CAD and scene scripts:
########

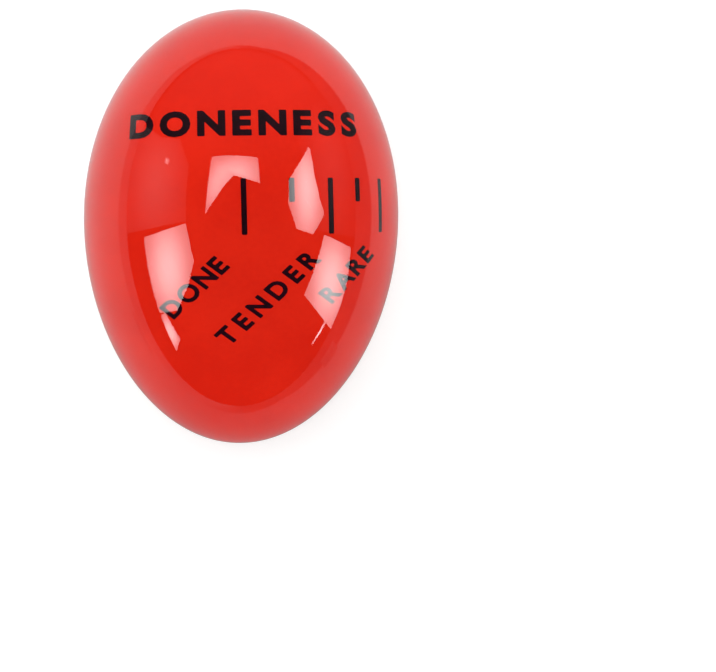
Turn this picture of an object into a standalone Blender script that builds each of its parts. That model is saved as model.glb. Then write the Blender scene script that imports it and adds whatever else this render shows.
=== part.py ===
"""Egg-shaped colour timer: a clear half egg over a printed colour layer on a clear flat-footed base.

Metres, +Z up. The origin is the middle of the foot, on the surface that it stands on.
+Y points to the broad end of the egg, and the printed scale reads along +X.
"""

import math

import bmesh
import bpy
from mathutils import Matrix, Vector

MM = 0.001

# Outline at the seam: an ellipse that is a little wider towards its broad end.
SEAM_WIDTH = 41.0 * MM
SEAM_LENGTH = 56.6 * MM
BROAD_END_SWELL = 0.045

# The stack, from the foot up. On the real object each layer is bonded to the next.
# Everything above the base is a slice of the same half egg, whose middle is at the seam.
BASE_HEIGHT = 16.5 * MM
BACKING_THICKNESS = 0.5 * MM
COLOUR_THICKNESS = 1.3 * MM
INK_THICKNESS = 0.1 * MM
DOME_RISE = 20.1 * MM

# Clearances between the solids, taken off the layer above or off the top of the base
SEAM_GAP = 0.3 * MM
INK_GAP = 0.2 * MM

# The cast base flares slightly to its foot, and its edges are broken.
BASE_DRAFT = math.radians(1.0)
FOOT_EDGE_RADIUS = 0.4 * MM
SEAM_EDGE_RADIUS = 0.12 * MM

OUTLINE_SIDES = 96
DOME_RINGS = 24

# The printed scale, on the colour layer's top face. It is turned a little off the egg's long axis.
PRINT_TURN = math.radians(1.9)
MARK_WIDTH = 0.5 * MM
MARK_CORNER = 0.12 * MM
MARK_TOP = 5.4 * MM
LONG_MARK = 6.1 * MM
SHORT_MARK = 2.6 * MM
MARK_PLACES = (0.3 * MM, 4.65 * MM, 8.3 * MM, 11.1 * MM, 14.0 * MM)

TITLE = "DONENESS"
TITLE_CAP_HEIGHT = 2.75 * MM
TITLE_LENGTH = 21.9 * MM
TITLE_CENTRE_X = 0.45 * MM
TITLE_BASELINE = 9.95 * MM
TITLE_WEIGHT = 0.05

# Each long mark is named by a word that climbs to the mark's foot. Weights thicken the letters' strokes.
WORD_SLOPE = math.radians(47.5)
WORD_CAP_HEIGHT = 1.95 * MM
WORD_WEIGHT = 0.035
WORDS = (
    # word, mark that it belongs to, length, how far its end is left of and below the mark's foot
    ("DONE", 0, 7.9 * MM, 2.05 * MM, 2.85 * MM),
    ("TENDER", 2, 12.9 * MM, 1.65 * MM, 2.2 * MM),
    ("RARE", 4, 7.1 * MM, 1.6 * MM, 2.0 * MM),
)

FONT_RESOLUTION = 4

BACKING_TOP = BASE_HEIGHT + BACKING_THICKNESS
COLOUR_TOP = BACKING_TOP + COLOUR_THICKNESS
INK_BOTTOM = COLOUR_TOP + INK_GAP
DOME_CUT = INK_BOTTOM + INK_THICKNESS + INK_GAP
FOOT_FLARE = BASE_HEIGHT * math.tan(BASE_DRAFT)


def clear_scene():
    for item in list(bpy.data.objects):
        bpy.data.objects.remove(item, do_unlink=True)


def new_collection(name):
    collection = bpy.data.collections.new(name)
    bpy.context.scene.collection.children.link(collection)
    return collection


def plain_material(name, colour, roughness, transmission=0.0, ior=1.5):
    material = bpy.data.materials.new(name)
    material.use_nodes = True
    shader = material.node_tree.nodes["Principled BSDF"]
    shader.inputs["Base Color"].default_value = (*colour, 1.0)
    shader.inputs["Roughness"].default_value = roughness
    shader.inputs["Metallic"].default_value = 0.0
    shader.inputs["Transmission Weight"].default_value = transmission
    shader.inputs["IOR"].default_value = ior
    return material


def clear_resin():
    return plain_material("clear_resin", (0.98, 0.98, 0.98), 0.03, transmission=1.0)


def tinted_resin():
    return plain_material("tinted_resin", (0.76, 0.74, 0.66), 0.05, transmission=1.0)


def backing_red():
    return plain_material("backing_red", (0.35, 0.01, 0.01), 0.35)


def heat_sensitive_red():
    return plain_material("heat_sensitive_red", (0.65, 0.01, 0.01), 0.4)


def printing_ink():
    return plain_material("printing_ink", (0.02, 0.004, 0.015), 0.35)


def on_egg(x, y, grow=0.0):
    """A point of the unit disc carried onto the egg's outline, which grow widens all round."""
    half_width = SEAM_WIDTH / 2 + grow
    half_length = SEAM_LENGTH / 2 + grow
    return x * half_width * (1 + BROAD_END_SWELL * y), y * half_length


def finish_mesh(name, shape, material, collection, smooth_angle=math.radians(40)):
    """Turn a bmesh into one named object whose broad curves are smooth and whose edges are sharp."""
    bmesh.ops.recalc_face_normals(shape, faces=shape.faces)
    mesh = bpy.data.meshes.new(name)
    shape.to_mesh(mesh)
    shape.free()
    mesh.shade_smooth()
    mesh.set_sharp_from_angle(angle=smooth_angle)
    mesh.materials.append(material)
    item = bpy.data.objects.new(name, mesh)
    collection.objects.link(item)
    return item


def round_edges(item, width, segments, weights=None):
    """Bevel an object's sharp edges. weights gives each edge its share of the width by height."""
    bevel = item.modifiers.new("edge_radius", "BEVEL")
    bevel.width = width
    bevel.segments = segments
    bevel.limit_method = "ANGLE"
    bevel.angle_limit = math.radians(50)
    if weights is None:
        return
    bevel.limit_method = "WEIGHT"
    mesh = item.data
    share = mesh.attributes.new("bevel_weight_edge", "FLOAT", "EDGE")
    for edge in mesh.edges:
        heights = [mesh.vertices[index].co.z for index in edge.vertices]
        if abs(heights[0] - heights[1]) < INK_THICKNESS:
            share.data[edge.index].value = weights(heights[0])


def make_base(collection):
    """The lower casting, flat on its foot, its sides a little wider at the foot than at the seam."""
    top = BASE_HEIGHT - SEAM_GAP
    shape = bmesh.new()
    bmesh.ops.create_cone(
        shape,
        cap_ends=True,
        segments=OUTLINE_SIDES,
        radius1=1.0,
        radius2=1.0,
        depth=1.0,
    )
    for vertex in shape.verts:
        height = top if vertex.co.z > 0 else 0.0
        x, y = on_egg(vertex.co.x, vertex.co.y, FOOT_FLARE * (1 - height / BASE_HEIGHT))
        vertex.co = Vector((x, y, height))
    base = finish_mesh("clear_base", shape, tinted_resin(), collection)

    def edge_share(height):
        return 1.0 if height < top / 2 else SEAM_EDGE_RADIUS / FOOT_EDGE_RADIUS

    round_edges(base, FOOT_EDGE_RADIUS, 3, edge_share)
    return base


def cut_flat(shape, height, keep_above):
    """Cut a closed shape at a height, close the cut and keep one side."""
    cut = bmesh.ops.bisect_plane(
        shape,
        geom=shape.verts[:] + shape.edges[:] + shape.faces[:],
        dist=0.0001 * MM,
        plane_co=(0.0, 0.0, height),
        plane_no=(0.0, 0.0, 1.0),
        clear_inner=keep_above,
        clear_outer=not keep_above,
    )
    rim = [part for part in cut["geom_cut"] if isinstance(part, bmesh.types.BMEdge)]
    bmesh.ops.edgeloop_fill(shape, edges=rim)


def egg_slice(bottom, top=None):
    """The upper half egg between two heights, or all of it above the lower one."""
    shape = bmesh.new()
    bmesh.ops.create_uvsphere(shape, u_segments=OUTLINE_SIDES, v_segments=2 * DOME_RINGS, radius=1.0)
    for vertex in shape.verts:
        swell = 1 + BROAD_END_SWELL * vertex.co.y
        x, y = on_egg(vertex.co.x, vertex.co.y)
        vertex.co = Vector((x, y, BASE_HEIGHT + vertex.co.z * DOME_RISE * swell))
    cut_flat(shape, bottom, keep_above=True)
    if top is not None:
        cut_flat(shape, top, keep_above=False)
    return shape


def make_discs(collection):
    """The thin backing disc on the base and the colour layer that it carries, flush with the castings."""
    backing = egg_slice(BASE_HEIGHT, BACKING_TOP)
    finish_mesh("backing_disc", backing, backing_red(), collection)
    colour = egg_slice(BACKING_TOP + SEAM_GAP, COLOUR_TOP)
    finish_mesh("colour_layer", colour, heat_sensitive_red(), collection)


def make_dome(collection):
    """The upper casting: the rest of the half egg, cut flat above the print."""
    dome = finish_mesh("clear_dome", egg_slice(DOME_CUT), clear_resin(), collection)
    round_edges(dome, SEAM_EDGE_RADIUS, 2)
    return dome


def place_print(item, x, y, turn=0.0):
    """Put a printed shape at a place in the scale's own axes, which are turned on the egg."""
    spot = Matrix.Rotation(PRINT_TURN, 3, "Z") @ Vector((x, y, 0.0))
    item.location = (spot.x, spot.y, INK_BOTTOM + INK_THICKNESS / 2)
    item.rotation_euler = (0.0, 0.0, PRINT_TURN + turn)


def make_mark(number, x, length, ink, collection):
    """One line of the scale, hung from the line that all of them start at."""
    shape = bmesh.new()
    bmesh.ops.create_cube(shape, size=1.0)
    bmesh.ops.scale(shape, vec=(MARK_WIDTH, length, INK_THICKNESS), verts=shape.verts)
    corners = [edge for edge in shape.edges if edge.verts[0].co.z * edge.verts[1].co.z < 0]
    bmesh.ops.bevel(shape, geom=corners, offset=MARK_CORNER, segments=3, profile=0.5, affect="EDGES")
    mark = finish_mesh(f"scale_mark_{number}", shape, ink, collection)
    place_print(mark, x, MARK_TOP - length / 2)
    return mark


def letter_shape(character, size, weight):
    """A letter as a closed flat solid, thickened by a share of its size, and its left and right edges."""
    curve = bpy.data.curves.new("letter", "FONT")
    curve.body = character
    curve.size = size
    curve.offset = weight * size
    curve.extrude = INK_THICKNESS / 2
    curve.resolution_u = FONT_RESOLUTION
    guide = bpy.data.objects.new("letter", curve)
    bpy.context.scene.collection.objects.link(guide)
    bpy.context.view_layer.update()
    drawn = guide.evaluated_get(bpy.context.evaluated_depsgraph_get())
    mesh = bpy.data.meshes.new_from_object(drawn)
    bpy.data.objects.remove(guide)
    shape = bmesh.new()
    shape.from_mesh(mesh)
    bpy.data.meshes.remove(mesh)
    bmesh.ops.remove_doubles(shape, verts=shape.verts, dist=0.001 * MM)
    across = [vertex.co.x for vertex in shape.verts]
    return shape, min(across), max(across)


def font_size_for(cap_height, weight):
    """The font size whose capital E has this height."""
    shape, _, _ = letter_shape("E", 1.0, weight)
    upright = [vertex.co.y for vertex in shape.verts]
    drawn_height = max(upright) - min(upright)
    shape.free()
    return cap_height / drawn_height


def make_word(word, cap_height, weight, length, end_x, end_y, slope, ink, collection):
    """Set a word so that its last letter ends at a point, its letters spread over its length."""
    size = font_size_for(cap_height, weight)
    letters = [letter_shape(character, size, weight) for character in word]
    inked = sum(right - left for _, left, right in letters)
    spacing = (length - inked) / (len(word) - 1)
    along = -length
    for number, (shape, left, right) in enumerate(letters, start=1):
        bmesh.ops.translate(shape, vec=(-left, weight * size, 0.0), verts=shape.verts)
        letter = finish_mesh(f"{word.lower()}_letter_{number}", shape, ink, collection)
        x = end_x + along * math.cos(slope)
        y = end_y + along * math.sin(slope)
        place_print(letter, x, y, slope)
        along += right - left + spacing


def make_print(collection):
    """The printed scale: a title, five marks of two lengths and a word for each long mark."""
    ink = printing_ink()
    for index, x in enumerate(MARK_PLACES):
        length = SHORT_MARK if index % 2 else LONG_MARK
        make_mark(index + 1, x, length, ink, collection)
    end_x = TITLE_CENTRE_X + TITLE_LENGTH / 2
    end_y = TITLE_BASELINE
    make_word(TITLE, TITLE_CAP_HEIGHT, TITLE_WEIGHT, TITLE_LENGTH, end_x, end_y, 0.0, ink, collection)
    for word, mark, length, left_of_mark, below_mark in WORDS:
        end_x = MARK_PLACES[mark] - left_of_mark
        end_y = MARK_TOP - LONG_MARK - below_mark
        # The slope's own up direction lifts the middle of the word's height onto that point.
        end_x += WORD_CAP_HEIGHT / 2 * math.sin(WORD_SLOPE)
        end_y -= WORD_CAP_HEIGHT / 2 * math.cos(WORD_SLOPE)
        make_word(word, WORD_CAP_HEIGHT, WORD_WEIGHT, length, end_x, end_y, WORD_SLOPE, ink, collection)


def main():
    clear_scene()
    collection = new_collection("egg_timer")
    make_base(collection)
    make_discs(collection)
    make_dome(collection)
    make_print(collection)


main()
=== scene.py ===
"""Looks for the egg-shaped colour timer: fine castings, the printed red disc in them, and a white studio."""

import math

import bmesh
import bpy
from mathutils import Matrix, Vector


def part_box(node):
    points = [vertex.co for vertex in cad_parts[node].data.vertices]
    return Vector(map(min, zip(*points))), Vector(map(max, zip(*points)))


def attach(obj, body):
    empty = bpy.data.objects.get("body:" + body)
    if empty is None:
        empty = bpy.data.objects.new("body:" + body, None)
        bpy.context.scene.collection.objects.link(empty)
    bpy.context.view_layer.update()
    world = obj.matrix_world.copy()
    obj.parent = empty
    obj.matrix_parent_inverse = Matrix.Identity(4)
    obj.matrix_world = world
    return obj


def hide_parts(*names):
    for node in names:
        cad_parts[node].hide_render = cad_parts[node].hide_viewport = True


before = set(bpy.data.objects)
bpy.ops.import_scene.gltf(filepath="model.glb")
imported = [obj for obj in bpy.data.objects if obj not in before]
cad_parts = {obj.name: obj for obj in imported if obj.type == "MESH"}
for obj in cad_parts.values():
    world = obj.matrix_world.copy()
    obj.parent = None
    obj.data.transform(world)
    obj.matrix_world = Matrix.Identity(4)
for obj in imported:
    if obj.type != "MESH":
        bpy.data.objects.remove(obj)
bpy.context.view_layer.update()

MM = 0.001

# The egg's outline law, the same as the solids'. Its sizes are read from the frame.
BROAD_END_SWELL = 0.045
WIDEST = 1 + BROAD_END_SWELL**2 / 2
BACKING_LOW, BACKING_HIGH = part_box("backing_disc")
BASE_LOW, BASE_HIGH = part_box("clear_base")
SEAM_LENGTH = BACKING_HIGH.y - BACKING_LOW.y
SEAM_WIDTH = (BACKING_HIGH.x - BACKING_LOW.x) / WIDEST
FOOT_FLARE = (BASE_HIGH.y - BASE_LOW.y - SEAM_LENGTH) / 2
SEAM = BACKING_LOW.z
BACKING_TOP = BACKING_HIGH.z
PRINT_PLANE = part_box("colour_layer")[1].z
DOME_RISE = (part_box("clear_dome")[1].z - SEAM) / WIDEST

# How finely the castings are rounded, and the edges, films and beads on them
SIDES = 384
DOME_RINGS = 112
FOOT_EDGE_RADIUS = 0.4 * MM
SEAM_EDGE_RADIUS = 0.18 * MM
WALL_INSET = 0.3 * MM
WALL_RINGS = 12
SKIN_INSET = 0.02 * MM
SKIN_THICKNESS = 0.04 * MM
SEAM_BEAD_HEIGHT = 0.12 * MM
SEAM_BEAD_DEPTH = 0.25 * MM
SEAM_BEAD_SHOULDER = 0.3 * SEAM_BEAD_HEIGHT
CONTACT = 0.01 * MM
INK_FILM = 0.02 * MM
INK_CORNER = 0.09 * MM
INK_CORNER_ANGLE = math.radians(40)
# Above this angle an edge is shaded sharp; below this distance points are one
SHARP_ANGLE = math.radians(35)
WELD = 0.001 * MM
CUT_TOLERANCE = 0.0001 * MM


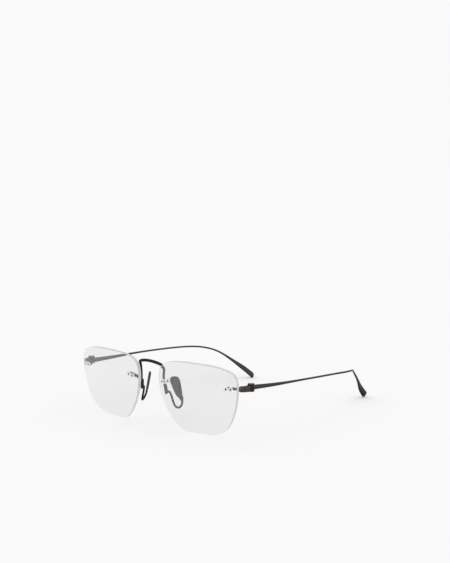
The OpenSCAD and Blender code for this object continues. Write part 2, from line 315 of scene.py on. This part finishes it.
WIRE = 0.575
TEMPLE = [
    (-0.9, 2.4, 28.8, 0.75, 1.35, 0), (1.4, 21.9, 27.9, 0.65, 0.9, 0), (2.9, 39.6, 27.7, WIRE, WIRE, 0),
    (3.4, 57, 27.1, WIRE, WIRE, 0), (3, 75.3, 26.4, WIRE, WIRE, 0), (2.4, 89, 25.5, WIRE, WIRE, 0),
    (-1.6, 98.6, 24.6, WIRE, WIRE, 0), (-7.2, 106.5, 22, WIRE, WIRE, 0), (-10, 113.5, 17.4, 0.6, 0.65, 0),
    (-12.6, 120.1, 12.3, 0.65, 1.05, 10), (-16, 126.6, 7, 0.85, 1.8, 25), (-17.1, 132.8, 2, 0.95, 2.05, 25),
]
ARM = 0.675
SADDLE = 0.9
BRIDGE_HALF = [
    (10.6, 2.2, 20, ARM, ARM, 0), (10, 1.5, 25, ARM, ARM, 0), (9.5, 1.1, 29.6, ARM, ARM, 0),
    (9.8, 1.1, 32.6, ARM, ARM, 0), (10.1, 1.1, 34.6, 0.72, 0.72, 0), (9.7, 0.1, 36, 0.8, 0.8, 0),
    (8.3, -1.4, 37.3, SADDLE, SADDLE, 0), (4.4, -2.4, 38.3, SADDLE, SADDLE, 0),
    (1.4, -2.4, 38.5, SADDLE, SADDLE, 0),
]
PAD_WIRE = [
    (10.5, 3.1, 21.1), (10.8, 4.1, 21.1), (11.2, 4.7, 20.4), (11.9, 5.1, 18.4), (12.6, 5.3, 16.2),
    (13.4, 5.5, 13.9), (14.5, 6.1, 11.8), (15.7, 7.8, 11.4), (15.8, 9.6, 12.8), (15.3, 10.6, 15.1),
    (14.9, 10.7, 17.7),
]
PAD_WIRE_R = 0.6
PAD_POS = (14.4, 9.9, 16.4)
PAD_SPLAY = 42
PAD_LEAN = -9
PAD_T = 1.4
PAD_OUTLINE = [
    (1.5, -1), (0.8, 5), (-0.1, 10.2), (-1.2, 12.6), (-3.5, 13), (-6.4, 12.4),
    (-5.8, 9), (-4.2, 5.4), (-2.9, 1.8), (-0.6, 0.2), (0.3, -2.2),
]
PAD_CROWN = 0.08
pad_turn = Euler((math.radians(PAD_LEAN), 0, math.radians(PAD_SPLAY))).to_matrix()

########

> **Stated task**
Look through the entries above and quote exactly the lines from the line with "# The slope's" to the line with "cad_parts[node].hide_render = cad_parts[node].hide_viewport", counting both of those lines.

> **Response**
        # The slope's own up direction lifts the middle of the word's height onto that point.
        end_x += WORD_CAP_HEIGHT / 2 * math.sin(WORD_SLOPE)
        end_y -= WORD_CAP_HEIGHT / 2 * math.cos(WORD_SLOPE)
        make_word(word, WORD_CAP_HEIGHT, WORD_WEIGHT, length, end_x, end_y, WORD_SLOPE, ink, collection)


def main():
    clear_scene()
    collection = new_collection("egg_timer")
    make_base(collection)
    make_discs(collection)
    make_dome(collection)
    make_print(collection)


main()
=== scene.py ===
"""Looks for the egg-shaped colour timer: fine castings, the printed red disc in them, and a white studio."""

import math

import bmesh
import bpy
from mathutils import Matrix, Vector


def part_box(node):
    points = [vertex.co for vertex in cad_parts[node].data.vertices]
    return Vector(map(min, zip(*points))), Vector(map(max, zip(*points)))


def attach(obj, body):
    empty = bpy.data.objects.get("body:" + body)
    if empty is None:
        empty = bpy.data.objects.new("body:" + body, None)
        bpy.context.scene.collection.objects.link(empty)
    bpy.context.view_layer.update()
    world = obj.matrix_world.copy()
    obj.parent = empty
    obj.matrix_parent_inverse = Matrix.Identity(4)
    obj.matrix_world = world
    return obj


def hide_parts(*names):
    for node in names:
        cad_parts[node].hide_render = cad_parts[node].hide_viewport = True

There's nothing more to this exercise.